Task instructions:
Write out the whole listing word for word.

..........

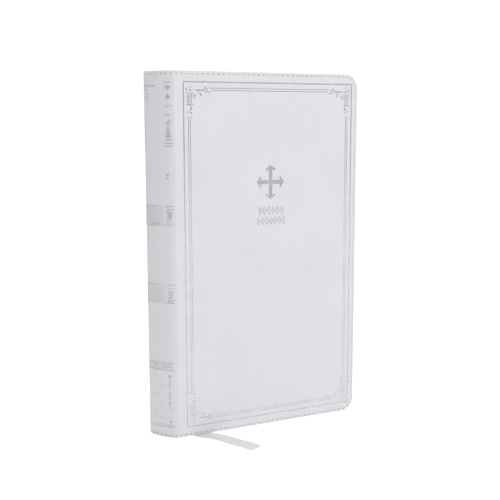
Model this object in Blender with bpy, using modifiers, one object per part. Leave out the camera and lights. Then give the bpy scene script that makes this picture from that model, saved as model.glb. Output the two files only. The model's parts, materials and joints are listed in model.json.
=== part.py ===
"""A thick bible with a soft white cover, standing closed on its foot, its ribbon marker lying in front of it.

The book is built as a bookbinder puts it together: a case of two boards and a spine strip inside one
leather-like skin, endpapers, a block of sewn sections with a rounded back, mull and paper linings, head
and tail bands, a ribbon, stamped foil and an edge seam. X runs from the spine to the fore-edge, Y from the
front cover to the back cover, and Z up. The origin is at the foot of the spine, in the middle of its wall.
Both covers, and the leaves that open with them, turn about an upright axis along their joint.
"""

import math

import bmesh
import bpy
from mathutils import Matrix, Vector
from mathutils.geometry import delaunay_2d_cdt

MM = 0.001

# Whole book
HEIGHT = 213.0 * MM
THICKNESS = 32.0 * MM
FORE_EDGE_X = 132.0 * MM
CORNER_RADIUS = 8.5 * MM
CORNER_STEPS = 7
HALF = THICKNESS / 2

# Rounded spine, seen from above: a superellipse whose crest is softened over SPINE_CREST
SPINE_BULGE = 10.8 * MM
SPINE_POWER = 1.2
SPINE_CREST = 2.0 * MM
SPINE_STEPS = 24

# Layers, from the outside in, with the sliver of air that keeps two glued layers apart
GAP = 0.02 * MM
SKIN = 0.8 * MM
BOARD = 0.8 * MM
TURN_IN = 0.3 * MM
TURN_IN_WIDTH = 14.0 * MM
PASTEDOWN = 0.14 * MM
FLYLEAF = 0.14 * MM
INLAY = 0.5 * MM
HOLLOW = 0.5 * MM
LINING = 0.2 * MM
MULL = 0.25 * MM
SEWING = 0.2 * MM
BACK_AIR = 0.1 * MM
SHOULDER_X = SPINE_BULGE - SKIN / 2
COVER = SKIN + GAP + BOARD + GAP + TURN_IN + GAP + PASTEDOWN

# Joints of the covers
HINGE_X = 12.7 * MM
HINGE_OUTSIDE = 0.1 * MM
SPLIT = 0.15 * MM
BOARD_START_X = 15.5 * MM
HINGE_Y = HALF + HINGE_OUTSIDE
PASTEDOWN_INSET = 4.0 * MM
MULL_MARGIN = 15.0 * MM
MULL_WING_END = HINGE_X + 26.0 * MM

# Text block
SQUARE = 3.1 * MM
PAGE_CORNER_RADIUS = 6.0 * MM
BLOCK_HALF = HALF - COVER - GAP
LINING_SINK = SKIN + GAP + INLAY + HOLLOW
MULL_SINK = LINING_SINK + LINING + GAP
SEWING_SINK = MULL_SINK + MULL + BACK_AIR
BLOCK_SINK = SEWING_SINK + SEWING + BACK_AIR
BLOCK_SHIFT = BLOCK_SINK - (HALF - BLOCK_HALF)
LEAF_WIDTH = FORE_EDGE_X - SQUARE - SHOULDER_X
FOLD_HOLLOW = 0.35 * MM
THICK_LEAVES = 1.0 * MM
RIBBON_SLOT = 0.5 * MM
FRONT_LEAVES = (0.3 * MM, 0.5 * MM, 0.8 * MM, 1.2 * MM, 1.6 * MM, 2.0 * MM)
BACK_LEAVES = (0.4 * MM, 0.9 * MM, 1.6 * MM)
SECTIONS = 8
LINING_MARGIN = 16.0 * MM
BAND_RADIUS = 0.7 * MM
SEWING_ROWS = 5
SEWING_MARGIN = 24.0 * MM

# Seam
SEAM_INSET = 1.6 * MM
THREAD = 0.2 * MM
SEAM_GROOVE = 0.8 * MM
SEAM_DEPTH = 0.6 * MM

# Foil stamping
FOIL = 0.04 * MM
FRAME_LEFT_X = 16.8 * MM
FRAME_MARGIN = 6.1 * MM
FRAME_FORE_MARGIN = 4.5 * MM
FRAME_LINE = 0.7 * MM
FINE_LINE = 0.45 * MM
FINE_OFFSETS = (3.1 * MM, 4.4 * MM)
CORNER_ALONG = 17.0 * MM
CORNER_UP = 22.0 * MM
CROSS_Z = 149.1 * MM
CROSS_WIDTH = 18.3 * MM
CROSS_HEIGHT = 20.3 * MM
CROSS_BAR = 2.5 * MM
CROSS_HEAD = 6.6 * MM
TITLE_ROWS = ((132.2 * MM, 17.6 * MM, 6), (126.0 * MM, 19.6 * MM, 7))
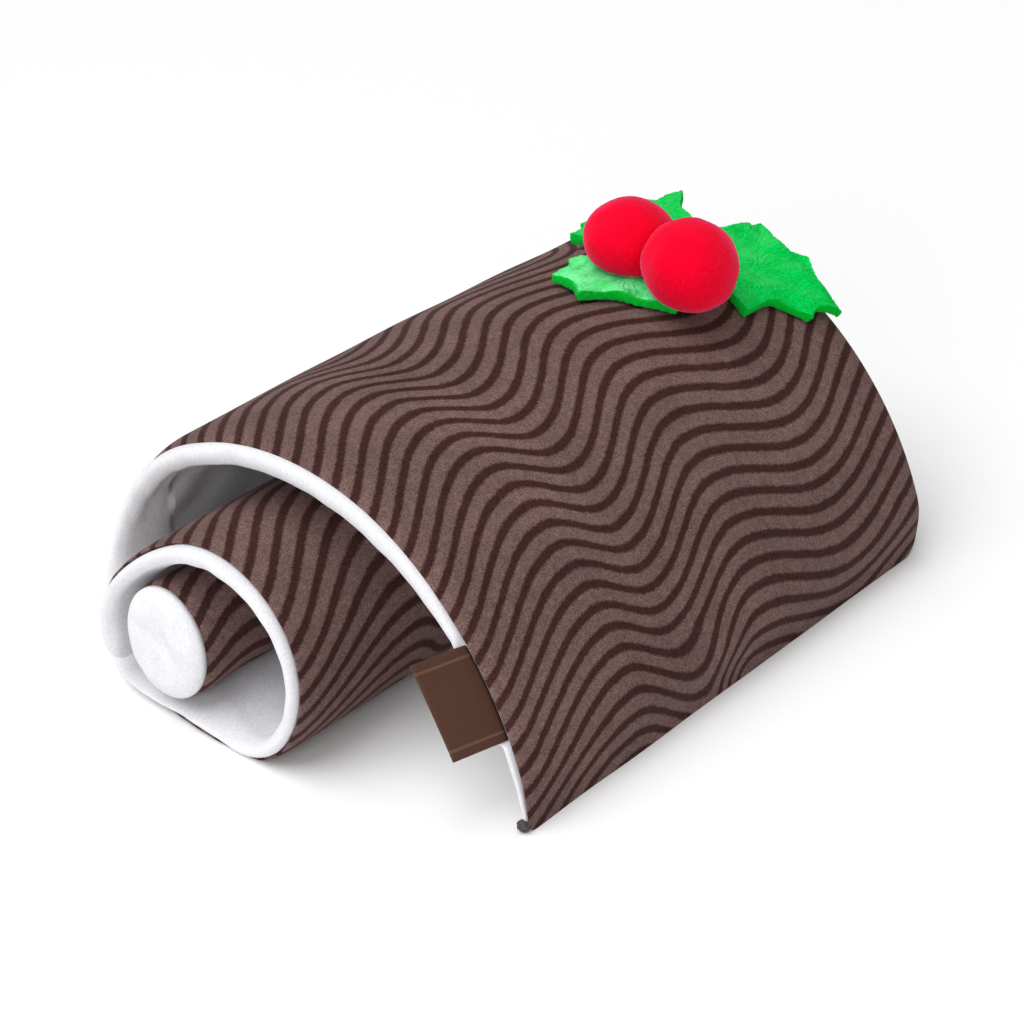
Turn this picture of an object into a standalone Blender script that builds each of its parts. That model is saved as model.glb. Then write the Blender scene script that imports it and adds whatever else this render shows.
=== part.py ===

..........

The result:
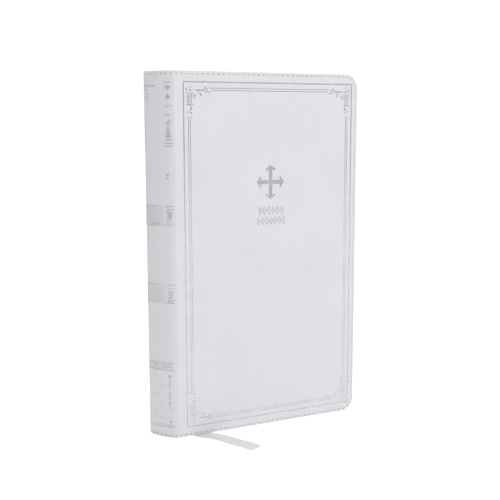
Model this object in Blender with bpy, using modifiers, one object per part. Leave out the camera and lights. Then give the bpy scene script that makes this picture from that model, saved as model.glb. Output the two files only. The model's parts, materials and joints are listed in model.json.
=== part.py ===
"""A thick bible with a soft white cover, standing closed on its foot, its ribbon marker lying in front of it.

The book is built as a bookbinder puts it together: a case of two boards and a spine strip inside one
leather-like skin, endpapers, a block of sewn sections with a rounded back, mull and paper linings, head
and tail bands, a ribbon, stamped foil and an edge seam. X runs from the spine to the fore-edge, Y from the
front cover to the back cover, and Z up. The origin is at the foot of the spine, in the middle of its wall.
Both covers, and the leaves that open with them, turn about an upright axis along their joint.
"""

import math

import bmesh
import bpy
from mathutils import Matrix, Vector
from mathutils.geometry import delaunay_2d_cdt

MM = 0.001

# Whole book
HEIGHT = 213.0 * MM
THICKNESS = 32.0 * MM
FORE_EDGE_X = 132.0 * MM
CORNER_RADIUS = 8.5 * MM
CORNER_STEPS = 7
HALF = THICKNESS / 2

# Rounded spine, seen from above: a superellipse whose crest is softened over SPINE_CREST
SPINE_BULGE = 10.8 * MM
SPINE_POWER = 1.2
SPINE_CREST = 2.0 * MM
SPINE_STEPS = 24

# Layers, from the outside in, with the sliver of air that keeps two glued layers apart
GAP = 0.02 * MM
SKIN = 0.8 * MM
BOARD = 0.8 * MM
TURN_IN = 0.3 * MM
TURN_IN_WIDTH = 14.0 * MM
PASTEDOWN = 0.14 * MM
FLYLEAF = 0.14 * MM
INLAY = 0.5 * MM
HOLLOW = 0.5 * MM
LINING = 0.2 * MM
MULL = 0.25 * MM
SEWING = 0.2 * MM
BACK_AIR = 0.1 * MM
SHOULDER_X = SPINE_BULGE - SKIN / 2
COVER = SKIN + GAP + BOARD + GAP + TURN_IN + GAP + PASTEDOWN

# Joints of the covers
HINGE_X = 12.7 * MM
HINGE_OUTSIDE = 0.1 * MM
SPLIT = 0.15 * MM
BOARD_START_X = 15.5 * MM
HINGE_Y = HALF + HINGE_OUTSIDE
PASTEDOWN_INSET = 4.0 * MM
MULL_MARGIN = 15.0 * MM
MULL_WING_END = HINGE_X + 26.0 * MM

# Text block
SQUARE = 3.1 * MM
PAGE_CORNER_RADIUS = 6.0 * MM
BLOCK_HALF = HALF - COVER - GAP
LINING_SINK = SKIN + GAP + INLAY + HOLLOW
MULL_SINK = LINING_SINK + LINING + GAP
SEWING_SINK = MULL_SINK + MULL + BACK_AIR
BLOCK_SINK = SEWING_SINK + SEWING + BACK_AIR
BLOCK_SHIFT = BLOCK_SINK - (HALF - BLOCK_HALF)
LEAF_WIDTH = FORE_EDGE_X - SQUARE - SHOULDER_X
FOLD_HOLLOW = 0.35 * MM
THICK_LEAVES = 1.0 * MM
RIBBON_SLOT = 0.5 * MM
FRONT_LEAVES = (0.3 * MM, 0.5 * MM, 0.8 * MM, 1.2 * MM, 1.6 * MM, 2.0 * MM)
BACK_LEAVES = (0.4 * MM, 0.9 * MM, 1.6 * MM)
SECTIONS = 8
LINING_MARGIN = 16.0 * MM
BAND_RADIUS = 0.7 * MM
SEWING_ROWS = 5
SEWING_MARGIN = 24.0 * MM

# Seam
SEAM_INSET = 1.6 * MM
THREAD = 0.2 * MM
SEAM_GROOVE = 0.8 * MM
SEAM_DEPTH = 0.6 * MM

# Foil stamping
FOIL = 0.04 * MM
FRAME_LEFT_X = 16.8 * MM
FRAME_MARGIN = 6.1 * MM
FRAME_FORE_MARGIN = 4.5 * MM
FRAME_LINE = 0.7 * MM
FINE_LINE = 0.45 * MM
FINE_OFFSETS = (3.1 * MM, 4.4 * MM)
CORNER_ALONG = 17.0 * MM
CORNER_UP = 22.0 * MM
CROSS_Z = 149.1 * MM
CROSS_WIDTH = 18.3 * MM
CROSS_HEIGHT = 20.3 * MM
CROSS_BAR = 2.5 * MM
CROSS_HEAD = 6.6 * MM
TITLE_ROWS = ((132.2 * MM, 17.6 * MM, 6), (126.0 * MM, 19.6 * MM, 7))
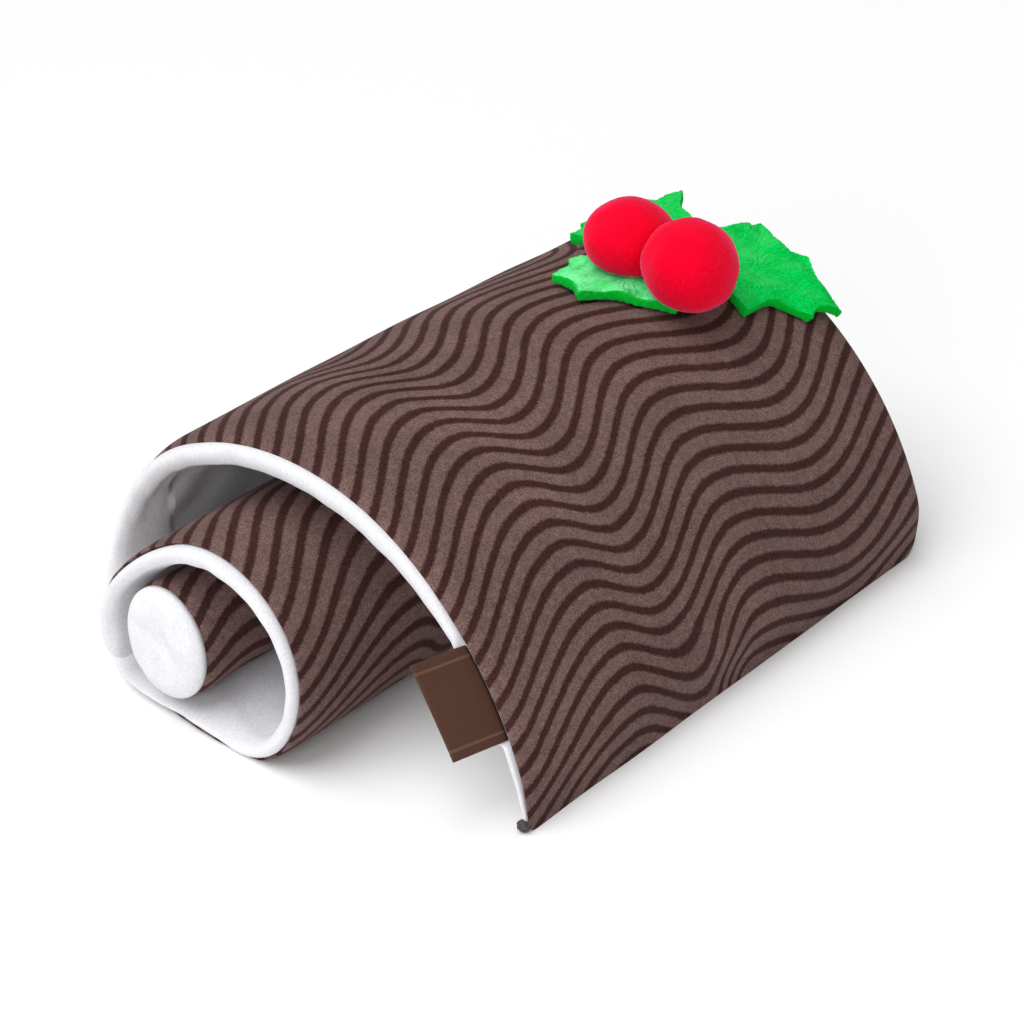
Turn this picture of an object into a standalone Blender script that builds each of its parts. That model is saved as model.glb. Then write the Blender scene script that imports it and adds whatever else this render shows.
=== part.py ===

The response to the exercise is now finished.